Phase 1: Python DTS Preprocessing & Header Generation

Tasks

  1. Update kconfig_gen_values.py to implement the concatenated preprocessor stub generation.
  2. Integrate gen_defines.py subprocess execution.

Unit Testing Strategy (Python)

We will add unit tests to the existing Python test file kconfig_gen_values_test.py to test the DTS processing functions in isolation. Leverage the existing TestKconfigGenValues class and its setUp() method which provides a mock environment.

Run the tests using:

bazelisk test //scripts/build:kconfig_gen_values_test
  • Test 1: Overlay Discovery Resolution: Mock the filesystem and verify that the script correctly resolves the hierarchy of overlays (board DTS -> board app overlay -> default app overlay) and returns the correct paths.
  • Test 2: Preprocessor Stub Correctness: Verify that the generated C preprocessor stub (dts_input.c) contains the correct #include statements in the exact topological order.
  • Test 3: Error Propagation: Mock a failing preprocessor (pcpp) or gen_edt.py invocation and verify that the script captures stderr and exits with a non-zero code, outputting a clear error message.

Edge Cases to Verify

  • No Overlays Present: If the application has no app.overlay and no boards/ folder, verify that the preprocessor stub is still valid and successfully processes only the base board DTS.
  • Special Characters in Paths: Verify that paths containing spaces, dashes, or underscores (e.g., an OOT app in my-projects/blinky app/) are correctly escaped in the #include directives to prevent compiler errors.
  • Missing Base Board DTS: If the base board DTS cannot be located, the script must fail immediately with a descriptive FileNotFoundError.
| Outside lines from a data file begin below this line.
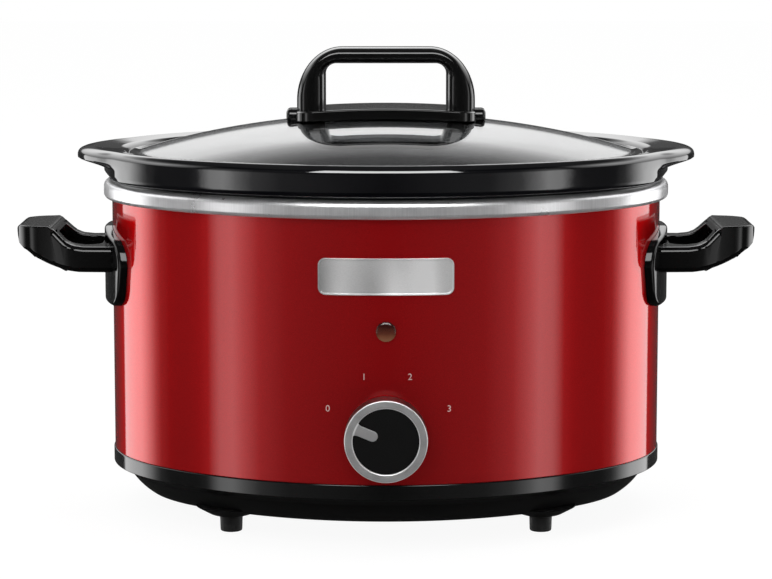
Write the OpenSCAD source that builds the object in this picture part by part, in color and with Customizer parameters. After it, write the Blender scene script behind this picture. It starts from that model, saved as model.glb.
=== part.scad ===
// Oval slow cooker: a steel heating base on a moulded pan, a stoneware crock and a glass lid.
// Millimetres, +Z up. The origin is on the table under the middle of the oval; the front is -Y.
// Names that end in _z are heights above the table. A point [u, z] of an oval profile lies
// u outside the shell's outer face, so u is negative inside the body.

/* [Body] */
// Length of the oval, over the steel shell
body_l = 290; // [280:1:310]
// Width of the oval, over the steel shell
body_w = 232.4; // [226:0.2:246]
// Sheet thickness of the shell
shell_t = 0.8; // [0.6:0.1:1.2]
// Height of the shell, from the pan to the liner's crown
shell_h = 141; // [130:1:160]

/* [Base pan] */
// Height of each rubber foot below its boss
foot_h = 8.7; // [6:0.1:14]
// Diameter of the rubber feet
foot_d = 11.8; // [10:0.1:14]
// Distance of the feet to the left and right of the middle
foot_x = 79.8; // [60:0.2:84]
// Distance of the feet in front of and behind the middle
foot_y = 65; // [50:0.5:68]
// Drop of the foot bosses below the pan
boss_h = 3.1; // [2:0.1:6]
// Wall thickness of the pan
pan_t = 2.5; // [2:0.1:3.5]
// Height of the pan's curved belly
belly_h = 11.1; // [9:0.1:14]
// Inset of the belly's upper edge
belly_top_in = 7.3; // [6:0.1:9]
// Inset of the pan's flat bottom
belly_low_in = 17.8; // [15:0.1:22]
// Height of the sloped step between belly and band
step_h = 3.6; // [3:0.1:5]
// Height of the glossy band under the shell
band_h = 7.7; // [6:0.1:12]
// How far the band stands out from the shell
band_out = 0.6; // [0.2:0.1:1.5]
// Height of the lip that centres the shell
lip_h = 6; // [4:0.5:10]

/* [Liner] */
// Sheet thickness of the liner
liner_t = 0.8; // [0.6:0.1:1.2]
// Height of the well's floor above the pan's floor
well_up = 56.5; // [52:0.1:66]
// Distance of the well's mouth from the shell's outer face
mouth_in = 13.1; // [12.5:0.1:14]
// Inward slope of the well's wall, mm per mm of depth
draft = 0.108; // [0.09:0.001:0.12]
// Radius of the well's lower corner
well_r = 18; // [14:0.5:20]
// How far the rolled rim stands out from the shell
bead_out = 3.5; // [2.5:0.1:5]
// Height of the rolled rim
bead_h = 9; // [7:0.1:12]

/* [Crock] */
// Gap between the crock's wall and the well
crock_gap = 1.5; // [1:0.1:2]
// Gap between the crock's bottom and the well's floor
crock_lift_gap = 1.2; // [0.8:0.1:2]
// Thickness of the crock's wall
crock_wall = 7; // [6:0.1:9]
// Thickness of the crock's floor
crock_floor = 8; // [6:0.1:10]
// How far the crock's flange stands out from the shell
flange_out = 8; // [7:0.1:10]
// Height of the flange's crest above the crown
flange_h = 18; // [16:0.1:20]
// Height of the neck under the flange
neck_h = 2.4; // [1.5:0.1:4]
// Depth of the lid's ledge below the crest
ledge_drop = 6.2; // [5:0.1:7]
// Inset of the ledge's inner edge from the shell
ledge_in = 16; // [15:0.1:18]
// Reach of the two end lugs past the flange
lug_reach = 10; // [6:0.5:14]
// Thickness of a lug at its tip
lug_t = 7.4; // [6:0.1:9]
// Radius of a lug, seen from above
lug_r = 62; // [55:1:70]

/* [Lid] */
// Thickness of the glass
glass_t = 3.4; // [3:0.1:5]
// Gap between the glass and the ledge's outer edge
glass_gap = 0.8; // [0.5:0.1:1.5]
// Width of the flat flange round the dome
glass_flange = 4.7; // [3:0.1:6]
// Rise of the dome above its flange
dome_h = 18.4; // [14:0.1:24]
// Fullness of the dome's curve, 2 is a parabola
dome_k = 2.6; // [2:0.1:3]

/* [Lid handle] */
// Height of the arch above the dome's top
arch_h = 36.2; // [30:0.1:50]
// Half of the arch's width at its base
arch_half = 47; // [42:0.1:50]
// Width of each leg
leg_w = 15.9; // [12:0.1:18]
// Thickness of the bar
bar_t = 8.7; // [7:0.1:12]
// Radius of the arch's shoulders
shoulder_r = 24; // [18:0.5:28]
// Depth of the arch, front to back
arch_d = 22; // [18:0.5:26]
// Depth of the base plate, front to back
plate_d = 48; // [40:0.5:56]
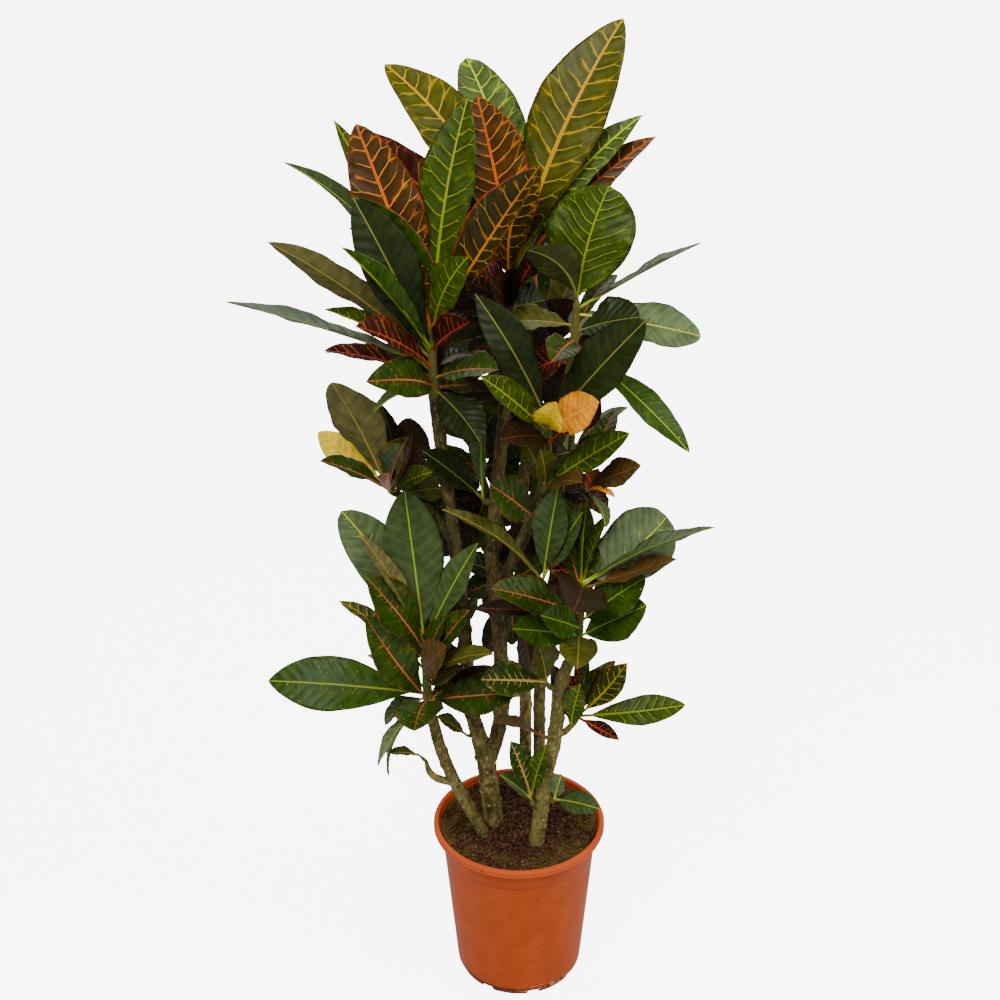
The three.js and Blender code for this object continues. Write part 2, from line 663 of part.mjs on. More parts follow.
const plant = new THREE.Group();
plant.name = "potted_croton";

function addPiece(name, solid, finish) {
  const piece = new THREE.Mesh(geometryOf(solid), new THREE.MeshStandardMaterial(finish));
  piece.name = name;
  plant.add(piece);
}

const barkParts = {};
let soil = makeSoil();
stems.forEach((stem, index) => {
  const rings = stemRings(stem.route);
  const bark = rings.slice(0, stem.bark);
  barkParts[stem.cane] ??= [];
  barkParts[stem.cane].push(skin(bark));
  if (stem.route[0][2] < SOIL.level) {
    const hole = stem.route.slice(0, 3).map(([x, y, z, radius]) => (
      [x, y, z - HOLE_GAP, radius + HOLE_GAP]
    ));
    soil = soil.subtract(skin(stemRings(hole)));
  }
  const away = tangentAt(stem.route, stem.bark - 1).multiplyScalar(GAP);
  const green = rings.slice(stem.bark - 1);
  green[0] = green[0].map((point) => point.clone().add(away));
  addPiece(stem.shoot, joined([skin(green), ...shootLeaves(stem, 101 + index)]), FINISH.shoot);
});
for (const [name, parts] of Object.entries(barkParts)) {
  addPiece(name, joined(parts), FINISH.cane);
}
addPiece("soil", soil, FINISH.soil);
addPiece("pot", makePot(), FINISH.pot);

export default plant;
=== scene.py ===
from math import cos, pi, radians, sin

import bpy
import numpy as np
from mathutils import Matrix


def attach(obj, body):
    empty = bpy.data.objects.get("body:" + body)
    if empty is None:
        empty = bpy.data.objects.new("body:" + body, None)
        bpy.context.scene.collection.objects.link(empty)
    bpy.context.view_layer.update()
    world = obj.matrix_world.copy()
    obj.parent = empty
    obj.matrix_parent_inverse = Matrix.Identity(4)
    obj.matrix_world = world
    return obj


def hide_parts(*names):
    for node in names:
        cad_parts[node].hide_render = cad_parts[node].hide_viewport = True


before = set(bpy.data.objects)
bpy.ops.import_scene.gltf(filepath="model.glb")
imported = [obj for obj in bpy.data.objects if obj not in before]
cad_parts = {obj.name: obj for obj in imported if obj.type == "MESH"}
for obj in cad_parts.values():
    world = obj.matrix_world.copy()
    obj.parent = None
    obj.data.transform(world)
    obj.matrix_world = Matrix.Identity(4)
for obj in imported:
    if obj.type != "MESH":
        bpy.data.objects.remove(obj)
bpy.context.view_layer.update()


# ---------- camera ----------
# The plant is seen from the front, from a little above its top, looking down by 25 degrees.
# The picture's centre lies slightly left of the pot's axis.
camera_data = bpy.data.cameras.new("camera")
camera_data.sensor_width = 36
camera_data.lens = 54
camera_data.shift_x = -0.019
camera = bpy.data.objects.new("camera", camera_data)
camera.location = (0, -1.5, 1.359)
camera.rotation_euler = (radians(90 - 25.4), 0, 0)
bpy.context.collection.objects.link(camera)
bpy.context.scene.camera = camera


# ---------- studio ----------
# A plain white floor and surround that look overexposed to the camera, as on a light table. Three
# large soft boxes light the plant: one high in front, one on the right and a weaker one behind.
def soft_box(name, place, turn, size, power):
    """A round lamp, placed in metres, turned in degrees and with its power in watts."""
    lamp = bpy.data.lights.new(name, "AREA")
    lamp.shape = "DISK"
    lamp.size = size
    lamp.energy = power
    box = bpy.data.objects.new(name, lamp)
    box.location = place
    box.rotation_euler = [radians(angle) for angle in turn]
    bpy.context.collection.objects.link(box)


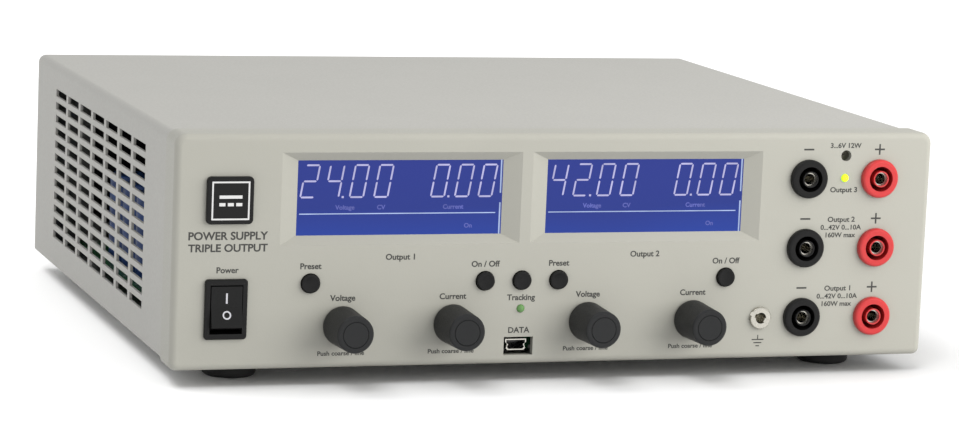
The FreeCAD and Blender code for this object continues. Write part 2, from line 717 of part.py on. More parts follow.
def socket_contact(x, z):
    """A metal sleeve in the post, with a solder pin behind."""
    front = -SOCKET_PROUD + CONTACT_SET_BACK
    sleeve = rod(x, z, CONTACT_RADIUS, front, SOCKET_DEPTH)
    pin = rod(x, z, 1.4, SOCKET_DEPTH, SOCKET_DEPTH + 7)
    bore = rod(x, z, CONTACT_BORE_RADIUS, front - 1, front + CONTACT_BORE_DEPTH)
    return without(sleeve.fuse(pin), [bore])


def earth_socket():
    """A bare metal socket with a slotted flange and a threaded body."""
    flange = rod(EARTH_X, EARTH_Z, EARTH_RADIUS, -EARTH_PROUD, 0)
    flange = flange.makeFillet(0.5, front_edges(flange, -EARTH_PROUD))
    body = flange.fuse(rod(EARTH_X, EARTH_Z, EARTH_THREAD_RADIUS, 0, 17))
    bore = rod(EARTH_X, EARTH_Z, CONTACT_BORE_RADIUS, -EARTH_PROUD - 1,
               -EARTH_PROUD + EARTH_BORE_DEPTH)
    slot = centred_box(EARTH_X, EARTH_Z, (2 * EARTH_RADIUS + 1, 1.5), -EARTH_PROUD - 1,
                       -EARTH_PROUD + 1.1)
    slot.rotate(vec(EARTH_X, 0, EARTH_Z), vec(0, 1, 0), EARTH_SLOT_ANGLE)
    return without(body.removeSplitter(), [bore, slot])


def socket_nuts():
    nuts = []
    for x in SOCKET_X:
        for z in SOCKET_Z:
            nut = hexagon(x, z, NUT_ACROSS, FACE_THICKNESS, FACE_THICKNESS + NUT_THICKNESS)
            nuts.append(nut.cut(rod(x, z, SOCKET_BODY_RADIUS, 0, 10)))
    earth = hexagon(EARTH_X, EARTH_Z, 10.0, FACE_THICKNESS, FACE_THICKNESS + NUT_THICKNESS)
    nuts.append(earth.cut(rod(EARTH_X, EARTH_Z, EARTH_THREAD_RADIUS, 0, 10)))
    return nuts


# Inside

def board_supports():
    return [(x, d) for x in SUPPORT_X for d in SUPPORT_D]


def main_board():
    x0, x1, d0, d1 = MAIN_BOARD
    board = box(x0, x1, d0, d1, MAIN_BOARD_Z, MAIN_BOARD_Z + BOARD_THICKNESS)
    return without(board, [post(x, d, BOARD_SCREW_RADIUS, 0, 20) for x, d in board_supports()])


def board_screws():
    """Small pan head screws that hold the main board on its supports."""
    top = MAIN_BOARD_Z + BOARD_THICKNESS
    screws = []
    for x, d in board_supports():
        shank = post(x, d, BOARD_SCREW_RADIUS, FLOOR_TOP, top)
        screws.append(shank.fuse(post(x, d, 2 * BOARD_SCREW_RADIUS, top, top + 1.6)))
    return group(screws)


def heatsink():
    """The right-hand heat sink: an upright plate with level fins towards the vents."""
    d0, d1 = HEATSINK_D
    foot_z = MAIN_BOARD_Z + BOARD_THICKNESS
    fins_x = HEATSINK_X + HEATSINK_PLATE
    parts = [box(HEATSINK_X, fins_x, d0, d1, foot_z, HEATSINK_TOP)]
    for i in range(HEATSINK_FINS):
        z = foot_z + 2 + HEATSINK_PITCH * i
        parts.append(box(fins_x, HEATSINK_X + HEATSINK_REACH, d0, d1, z, z + 1.6))
    return union(parts)


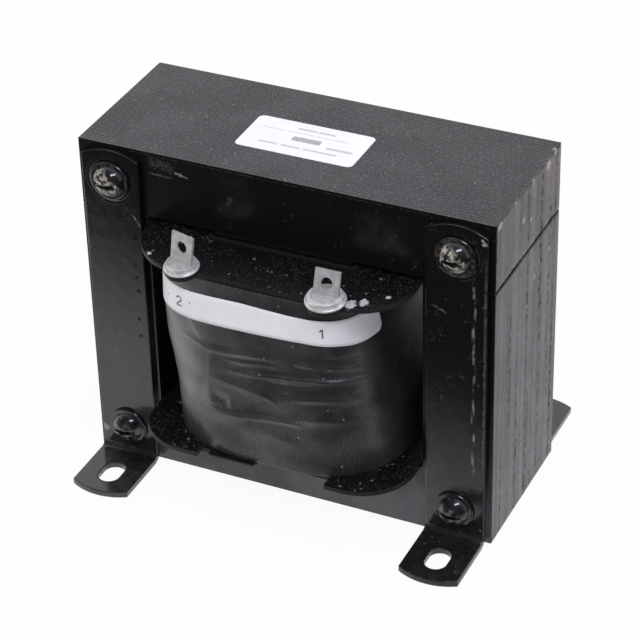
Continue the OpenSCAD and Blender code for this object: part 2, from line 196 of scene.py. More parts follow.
# Thin wandering lines, such as scratches and hairs
def makeScratches():
    inputs = {"Vector": "v", "Scale": "f", "Width": "f", "Amount": "f"}
    group, given, result = newGroup("scratches", inputs, {"Mask": "f"})
    bent = noise(group, given["Vector"], given["Scale"], 2.0)
    line = maths(group, "ABSOLUTE", maths(group, "SUBTRACT", bent, 0.5))
    thin = maths(group, "LESS_THAN", line, given["Width"])
    half = times(group, given["Scale"], 0.7)
    cover = noise(group, given["Vector"], half, 1.0)
    chosen = maths(group, "LESS_THAN", cover, given["Amount"])
    group.links.new(times(group, thin, chosen), result["Mask"])
    return group


# Ragged patches at chosen places, such as bare chips on an edge
def patches(tree, point, spots):
    ragged = noise(tree, point, 900.0, 5.0, 0.7)
    total = 0.0
    for middle, reach in spots:
        away = vectorMaths(tree, "DISTANCE", point, middle, "Value")
        inside = remap(tree, away, reach, 0.25 * reach)
        total = maths(tree, "MAXIMUM", total, inside)
    broken = maths(tree, "ADD", total, times(tree, maths(tree, "SUBTRACT", ragged, 0.5), 2.6))
    return times(tree, remap(tree, broken, 0.45, 0.75), remap(tree, total, 0.0, 0.2, 0.0, 0.8))


# Thin broken lines between pairs of places, such as scratches, worn edges and painted edge highlights
def strokes(tree, point, lines):
    broken = noise(tree, point, 1300.0, 4.0, 0.7)
    total = 0.0
    for start, end, halfWidth, dense in lines:
        span = Vector(end) - Vector(start)
        offset = vectorMaths(tree, "SUBTRACT", point, start)
        share = vectorMaths(tree, "DOT_PRODUCT", offset, span / span.length_squared, "Value")
        share = addNode(tree, "Clamp", {"Value": share}).outputs[0]
        nearest = addNode(tree, "VectorMath", {0: span, "Scale": share}, operation="SCALE")
        away = vectorMaths(tree, "DISTANCE", offset, nearest.outputs["Vector"], "Value")
        wobble = times(tree, maths(tree, "SUBTRACT", 0.55, broken), 4.0 * halfWidth)
        away = maths(tree, "ADD", away, wobble)
        toEnd = maths(tree, "MINIMUM", share, oneMinus(tree, share))
        line = times(tree, remap(tree, away, halfWidth, 0.0, 0.0, dense), remap(tree, toEnd, 0.0, 0.25))
        total = maths(tree, "MAXIMUM", total, line)
    return total


specks = makeSpecks()
clouds = makeClouds()
facing = makeFacing()
scratches = makeScratches()
print("shader groups made")


def startMaterial(name):
    material = bpy.data.materials.new(name)
    material.use_nodes = True
    tree = material.node_tree
    shader = tree.nodes["Principled BSDF"]
    coordinates = addNode(tree, "TexCoord").outputs
    return material, tree, shader, coordinates["Object"], coordinates["Normal"]


def setPlain(shader, **values):
    for name, value in values.items():
        shader.inputs[name.replace("_", " ")].default_value = value


def feed(tree, shader, **sockets):
    for name, socket in sockets.items():
        tree.links.new(socket, shader.inputs[name.replace("_", " ")])


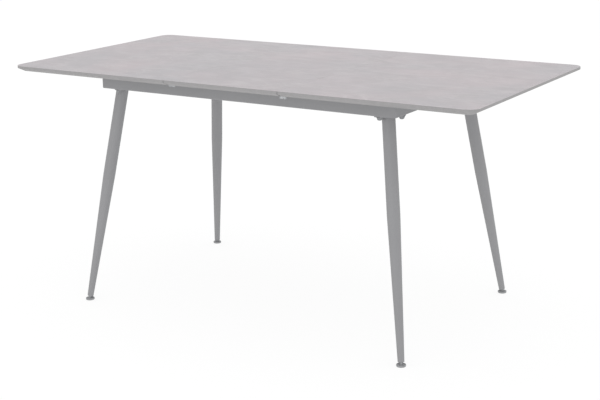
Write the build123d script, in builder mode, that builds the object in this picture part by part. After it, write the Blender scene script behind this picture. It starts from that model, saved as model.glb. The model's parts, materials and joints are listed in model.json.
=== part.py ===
from build123d import *
import os

# Extendable dining table, drawn extended: two sliding half tops with a lift-out centre leaf between them,
# a welded frame of steel tube, and four splayed, tapered legs on levelling feet.
# Millimetres. The origin is on the floor under the table's middle, +X runs along the table, +Y to the
# rear and +Z up. Front is -Y, left is -X.

# Table
LENGTH_OPEN = 1600
LENGTH_CLOSED = 1200
WIDTH = 800
HEIGHT = 760

# Top slab: a thin vertical edge above a wide underside bevel
TOP_THICKNESS = 18
BEVEL_IN = 21
BEVEL_UP = 10
CORNER_RADIUS = 35
ARRIS = 0.8
UNDERSIDE = HEIGHT - TOP_THICKNESS
LEAF_LENGTH = LENGTH_OPEN - LENGTH_CLOSED
SEAM_X = LEAF_LENGTH / 2
SEAM_GAP = 0.3
SEAM_ARRIS = 0.4
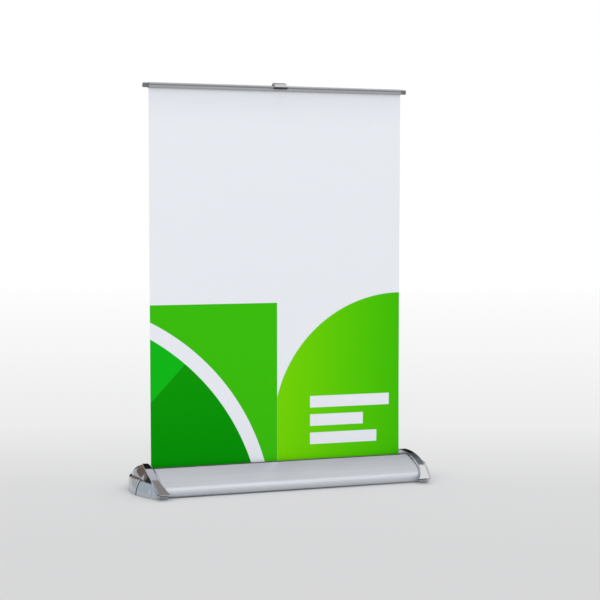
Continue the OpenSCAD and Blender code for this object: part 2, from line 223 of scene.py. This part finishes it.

Phase 2: Starlark Integration and Platform Redirection

Tasks

  1. Update gen_zephyr_config to declare the local devicetree_generated cc_library and bind @zephyr//:dts_cc_library in the generated BUILD.bazel.
  2. Remove static dts_library rules from board overlay BUILD files.

Integration Testing Strategy (Bazel using hello_bazel)

We will use the existing examples/hello_bazel application to verify the DTS overlay integration end-to-end.

  • Test 1: Overlay Application and Code Verification:
    1. Create examples/hello_bazel/app.overlay containing a test node:
      / {
    bazel_test_node: bazel-test-node {
        compatible = "bazel-test-node";
        status = "okay";
    };
};
    2. Modify examples/hello_bazel/hello_bazel.cc to assert the node's existence at compile time:
      #include <zephyr/devicetree.h>
#if !DT_NODE_EXISTS(DT_NODELABEL(bazel_test_node))
#error "App overlay was not applied!"
#endif
    3. Build the application:
      bazel build //examples/hello_bazel --platforms=@zephyr//boards/nordic/nrf52840dk:nrf52840dk
      Verify that the build succeeds, proving the overlay was compiled in.
    4. Delete examples/hello_bazel/app.overlay and rebuild. Verify that the build fails with the expected #error message.
  • Test 2: Target Redirection Resolution: Execute a bazel query to verify the dependency graph:
    bazel query "deps(//examples/hello_bazel:hello_bazel)" --output=graph
    Verify that the dependency path for devicetree flows through the local @zc_...//:devicetree_generated target and not the static board package.
  • Test 3: Invalidation Check (Overlay Modification):
    1. Build the application with the overlay.
    2. Modify app.overlay (e.g., add a comment or change a property).
    3. Re-run the build. Verify that Bazel detects the change, re-fetches the @zc_ repository, and recompiles hello_bazel.cc.

Edge Cases to Verify

  • Parallel Context Resolution: Build two different applications (e.g., //examples/hello_bazel and another example) for the same board in a single invocation. Verify that both apps build successfully and receive their respective, isolated configurations without collision.
  • Missing/Empty Bindings Directory: If a module is missing its dts/bindings directory, verify that gen_defines.py still runs successfully by ignoring the missing path rather than crashing.